The episode title, Into the Fold, appears deliberately layered. On one level, it may refer to geological folding—bent strata that can conceal voids, channels, or structures. That interpretation aligns with another key focus of the episode: core drilling. On another level, “the fold” carries religious meaning, hinting at belief, belonging, or doctrine. Oak Island has long existed at the intersection of geology and interpretation; the title suggests the investigation may be stepping more decisively into that overlap.

One of the episode’s most striking moments, according to teaser material, centres on a core sample that prompts immediate excitement. The suggestion that the team may have identified the long-theorised “solution channel” is significant. This feature—believed to be natural or semi-natural, possibly modified by human hands—has been proposed as a means of concealing or protecting whatever lies below the island. Core drilling has often produced ambiguous results, but when it yields clear anomalies, it can provide some of the strongest evidence short of full excavation.

The language used in the preview is notably confident. Statements implying that the solution channel has “the ability to hide treasure” suggest either unusually compelling data or heightened enthusiasm. Long-time viewers know those two do not always coincide. Yet when they do, the series tends to recalibrate its strategy—redirecting drilling, re-prioritising locations, and revisiting assumptions that have guided previous seasons.

The mention of “possible religious implications” does much of the episode’s narrative work. Oak Island has flirted with faith-based theories for years, most famously those involving medieval religious orders. Cross-shaped artifacts, geometric alignments, and symbolic markings have fuelled speculation without ever delivering firm conclusions. A jewel bearing recognisable religious iconography—or associated with ceremonial use—would intensify that discussion considerably.

Religious artifacts also offer something Oak Island rarely enjoys: documentation. Styles, materials, and symbols can often be traced to specific regions and periods. If experts can place the object within a clear historical context, it could help establish when certain groups were present on the island. That, in turn, would influence how viewers interpret everything from Lot 5 to the Money Pit.

Still, caution is warranted.

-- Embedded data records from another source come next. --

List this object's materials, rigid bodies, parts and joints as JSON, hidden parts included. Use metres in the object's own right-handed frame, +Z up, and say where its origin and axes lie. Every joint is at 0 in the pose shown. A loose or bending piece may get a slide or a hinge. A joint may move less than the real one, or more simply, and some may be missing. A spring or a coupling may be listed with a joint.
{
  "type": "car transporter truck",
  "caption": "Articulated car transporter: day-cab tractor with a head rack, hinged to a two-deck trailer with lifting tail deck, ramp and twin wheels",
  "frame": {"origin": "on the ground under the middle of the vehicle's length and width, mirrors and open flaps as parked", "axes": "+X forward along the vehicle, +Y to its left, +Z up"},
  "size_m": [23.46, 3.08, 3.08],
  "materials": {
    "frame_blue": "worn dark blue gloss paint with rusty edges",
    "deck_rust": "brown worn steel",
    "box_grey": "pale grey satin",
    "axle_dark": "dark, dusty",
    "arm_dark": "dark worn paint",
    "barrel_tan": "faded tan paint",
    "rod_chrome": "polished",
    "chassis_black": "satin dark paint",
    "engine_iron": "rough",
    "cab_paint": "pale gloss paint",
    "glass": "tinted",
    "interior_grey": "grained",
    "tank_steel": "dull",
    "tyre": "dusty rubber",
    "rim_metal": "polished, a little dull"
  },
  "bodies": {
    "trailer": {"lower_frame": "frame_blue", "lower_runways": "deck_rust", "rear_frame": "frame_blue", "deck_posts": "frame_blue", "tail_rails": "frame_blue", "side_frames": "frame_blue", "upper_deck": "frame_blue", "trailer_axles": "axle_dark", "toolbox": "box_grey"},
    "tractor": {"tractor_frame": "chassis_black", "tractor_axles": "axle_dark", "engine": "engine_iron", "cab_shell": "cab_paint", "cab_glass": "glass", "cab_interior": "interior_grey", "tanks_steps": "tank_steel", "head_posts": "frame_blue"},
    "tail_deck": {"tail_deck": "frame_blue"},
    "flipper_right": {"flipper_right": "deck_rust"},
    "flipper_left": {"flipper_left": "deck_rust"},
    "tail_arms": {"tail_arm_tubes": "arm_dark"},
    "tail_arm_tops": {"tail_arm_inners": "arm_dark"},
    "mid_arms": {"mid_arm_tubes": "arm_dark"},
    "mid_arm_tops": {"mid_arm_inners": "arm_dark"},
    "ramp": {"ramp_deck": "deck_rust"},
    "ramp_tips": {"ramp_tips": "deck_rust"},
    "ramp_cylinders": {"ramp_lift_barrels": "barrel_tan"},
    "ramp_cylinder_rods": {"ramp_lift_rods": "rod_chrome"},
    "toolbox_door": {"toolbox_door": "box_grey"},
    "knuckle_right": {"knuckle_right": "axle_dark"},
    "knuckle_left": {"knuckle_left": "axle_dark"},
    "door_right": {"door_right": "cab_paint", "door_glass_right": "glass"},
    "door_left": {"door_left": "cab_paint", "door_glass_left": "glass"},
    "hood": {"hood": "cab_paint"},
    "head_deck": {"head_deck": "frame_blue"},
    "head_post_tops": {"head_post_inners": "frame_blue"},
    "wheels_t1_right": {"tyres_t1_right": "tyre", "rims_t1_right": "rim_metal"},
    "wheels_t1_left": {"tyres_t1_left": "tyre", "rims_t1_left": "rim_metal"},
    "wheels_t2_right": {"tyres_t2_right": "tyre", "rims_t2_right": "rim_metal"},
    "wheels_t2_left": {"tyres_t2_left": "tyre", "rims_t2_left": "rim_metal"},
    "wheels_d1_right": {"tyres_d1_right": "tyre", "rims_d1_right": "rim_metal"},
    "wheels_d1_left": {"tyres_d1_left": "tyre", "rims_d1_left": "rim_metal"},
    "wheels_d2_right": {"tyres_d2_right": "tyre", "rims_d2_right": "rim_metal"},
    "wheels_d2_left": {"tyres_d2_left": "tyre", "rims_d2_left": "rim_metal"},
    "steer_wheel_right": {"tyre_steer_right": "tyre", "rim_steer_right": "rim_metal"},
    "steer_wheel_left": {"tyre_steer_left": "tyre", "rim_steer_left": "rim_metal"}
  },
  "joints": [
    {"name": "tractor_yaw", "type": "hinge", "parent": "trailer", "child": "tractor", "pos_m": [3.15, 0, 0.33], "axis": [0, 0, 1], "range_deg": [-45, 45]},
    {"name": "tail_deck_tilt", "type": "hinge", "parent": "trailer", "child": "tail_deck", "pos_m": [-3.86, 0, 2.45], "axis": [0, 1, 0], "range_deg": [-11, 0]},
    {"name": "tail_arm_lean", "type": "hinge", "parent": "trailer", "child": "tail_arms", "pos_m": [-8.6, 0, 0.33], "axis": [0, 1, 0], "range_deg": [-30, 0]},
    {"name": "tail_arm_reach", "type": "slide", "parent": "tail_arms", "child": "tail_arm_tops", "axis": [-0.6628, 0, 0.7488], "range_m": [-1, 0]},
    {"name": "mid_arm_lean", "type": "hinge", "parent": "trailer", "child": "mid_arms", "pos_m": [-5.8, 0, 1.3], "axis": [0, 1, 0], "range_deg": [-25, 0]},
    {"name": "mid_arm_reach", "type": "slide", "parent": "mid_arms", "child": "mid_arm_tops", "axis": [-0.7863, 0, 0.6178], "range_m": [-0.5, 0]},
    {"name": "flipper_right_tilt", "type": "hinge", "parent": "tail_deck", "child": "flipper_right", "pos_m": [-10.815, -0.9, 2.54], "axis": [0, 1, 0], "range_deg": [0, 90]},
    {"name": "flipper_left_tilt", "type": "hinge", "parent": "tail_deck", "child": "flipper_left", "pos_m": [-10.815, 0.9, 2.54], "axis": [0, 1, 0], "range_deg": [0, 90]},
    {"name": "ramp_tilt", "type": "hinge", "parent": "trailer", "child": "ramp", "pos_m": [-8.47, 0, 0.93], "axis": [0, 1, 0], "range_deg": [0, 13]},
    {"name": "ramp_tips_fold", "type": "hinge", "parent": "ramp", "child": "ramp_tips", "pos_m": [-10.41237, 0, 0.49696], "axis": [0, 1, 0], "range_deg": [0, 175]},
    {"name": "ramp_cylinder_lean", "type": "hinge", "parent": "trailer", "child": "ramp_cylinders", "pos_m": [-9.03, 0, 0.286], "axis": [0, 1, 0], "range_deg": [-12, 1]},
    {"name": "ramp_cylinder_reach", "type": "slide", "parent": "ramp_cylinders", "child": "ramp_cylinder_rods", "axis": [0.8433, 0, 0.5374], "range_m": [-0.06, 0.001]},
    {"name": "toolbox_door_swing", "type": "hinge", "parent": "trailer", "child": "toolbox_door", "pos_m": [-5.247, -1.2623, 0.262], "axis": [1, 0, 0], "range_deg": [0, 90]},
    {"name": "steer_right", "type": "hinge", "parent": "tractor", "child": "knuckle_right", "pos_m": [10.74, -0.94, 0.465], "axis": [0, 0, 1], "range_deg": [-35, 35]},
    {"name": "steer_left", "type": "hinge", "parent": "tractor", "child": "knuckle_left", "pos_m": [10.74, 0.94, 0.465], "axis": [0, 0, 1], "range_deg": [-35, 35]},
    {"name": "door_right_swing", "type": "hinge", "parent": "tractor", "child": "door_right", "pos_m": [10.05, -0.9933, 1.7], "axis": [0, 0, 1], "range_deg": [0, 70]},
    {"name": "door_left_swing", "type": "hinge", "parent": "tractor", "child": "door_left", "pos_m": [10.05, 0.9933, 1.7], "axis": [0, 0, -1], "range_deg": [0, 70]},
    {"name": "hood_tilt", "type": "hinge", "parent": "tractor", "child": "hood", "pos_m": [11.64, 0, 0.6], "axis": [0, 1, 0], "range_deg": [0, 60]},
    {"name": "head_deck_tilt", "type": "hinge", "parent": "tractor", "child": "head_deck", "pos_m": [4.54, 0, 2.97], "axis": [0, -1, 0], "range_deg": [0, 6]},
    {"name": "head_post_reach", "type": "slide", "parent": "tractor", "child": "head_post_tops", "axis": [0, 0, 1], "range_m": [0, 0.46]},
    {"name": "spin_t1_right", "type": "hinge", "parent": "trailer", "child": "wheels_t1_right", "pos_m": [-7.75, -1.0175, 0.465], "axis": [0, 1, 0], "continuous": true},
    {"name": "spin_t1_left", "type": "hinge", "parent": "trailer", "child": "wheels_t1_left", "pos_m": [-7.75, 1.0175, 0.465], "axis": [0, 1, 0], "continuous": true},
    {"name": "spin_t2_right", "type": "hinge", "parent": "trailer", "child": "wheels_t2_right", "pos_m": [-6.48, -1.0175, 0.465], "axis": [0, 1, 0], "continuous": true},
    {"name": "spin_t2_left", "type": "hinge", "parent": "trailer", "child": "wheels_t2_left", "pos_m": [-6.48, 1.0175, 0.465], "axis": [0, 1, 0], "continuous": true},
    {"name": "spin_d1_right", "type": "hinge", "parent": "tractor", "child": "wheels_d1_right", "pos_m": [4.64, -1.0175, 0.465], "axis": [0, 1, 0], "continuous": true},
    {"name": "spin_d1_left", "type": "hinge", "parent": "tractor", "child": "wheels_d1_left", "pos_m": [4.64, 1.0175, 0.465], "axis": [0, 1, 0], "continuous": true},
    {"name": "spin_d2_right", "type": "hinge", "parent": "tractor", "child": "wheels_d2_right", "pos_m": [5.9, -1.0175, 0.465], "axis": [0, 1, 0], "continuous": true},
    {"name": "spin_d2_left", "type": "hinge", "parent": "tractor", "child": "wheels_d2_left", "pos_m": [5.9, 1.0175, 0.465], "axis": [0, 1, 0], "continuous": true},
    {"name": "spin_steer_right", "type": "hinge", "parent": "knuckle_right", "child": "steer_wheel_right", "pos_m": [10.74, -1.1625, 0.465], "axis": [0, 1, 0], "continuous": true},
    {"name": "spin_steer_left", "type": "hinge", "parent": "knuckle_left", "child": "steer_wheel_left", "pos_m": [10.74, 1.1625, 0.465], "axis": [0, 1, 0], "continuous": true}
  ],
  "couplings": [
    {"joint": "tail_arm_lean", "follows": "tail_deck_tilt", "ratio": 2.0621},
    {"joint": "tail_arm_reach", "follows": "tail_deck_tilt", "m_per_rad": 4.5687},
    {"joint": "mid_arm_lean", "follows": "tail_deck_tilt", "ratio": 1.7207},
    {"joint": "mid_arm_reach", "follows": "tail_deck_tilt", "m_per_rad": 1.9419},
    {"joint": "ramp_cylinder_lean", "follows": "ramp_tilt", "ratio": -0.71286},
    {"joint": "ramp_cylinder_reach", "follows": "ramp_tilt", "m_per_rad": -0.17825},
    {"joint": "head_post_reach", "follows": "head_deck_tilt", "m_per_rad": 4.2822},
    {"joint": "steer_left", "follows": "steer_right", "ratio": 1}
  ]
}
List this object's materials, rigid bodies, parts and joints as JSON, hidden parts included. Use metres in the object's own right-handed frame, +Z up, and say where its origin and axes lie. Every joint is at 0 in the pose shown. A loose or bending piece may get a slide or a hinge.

Oak Island has a history of promising discoveries that later prove more modest under scrutiny. “Old world” objects have sometimes turned out to be colonial-era items rather than medieval ones. Decorative fragments have been mistaken for something more ceremonial. Episode 8 is unlikely to provide definitive answers. Instead, it seems designed to open new lines of inquiry while keeping multiple interpretations alive.

What Into the Fold does particularly well, at least in preview, is stack developments. A potential jewel of status. A promising core sample. Renewed attention to a channel capable of concealment. Each would normally anchor an episode on its own. Together, they suggest convergence—a moment when disparate threads begin to align, even if they do not yet resolve.

Lot 5’s rising profile further complicates the broader narrative. Its growing catalogue of artifacts strengthens the argument that Oak Island was used repeatedly over time, perhaps for different purposes. That challenges the idea of the island as a single-use treasure vault. Instead, it hints at a site woven into wider movements of people, belief, and activity.

As with so much on Oak Island, the balance between data and interpretation remains delicate. Geological features are measurable. Core samples can be analysed. The moment they are framed as mechanisms designed to “hide treasure,” however, the investigation enters more speculative territory. Episode 8 appears ready to walk that line once again.

Whether Into the Fold delivers confirmation or simply deepens the mystery, its importance is hard to ignore. It signals a season in transition—one where Lot 5, religious symbolism, and subsurface features may increasingly shape the story. For viewers, it reinforces a familiar conclusion: when Oak Island’s elements begin to converge, the mystery does not narrow. It evolves.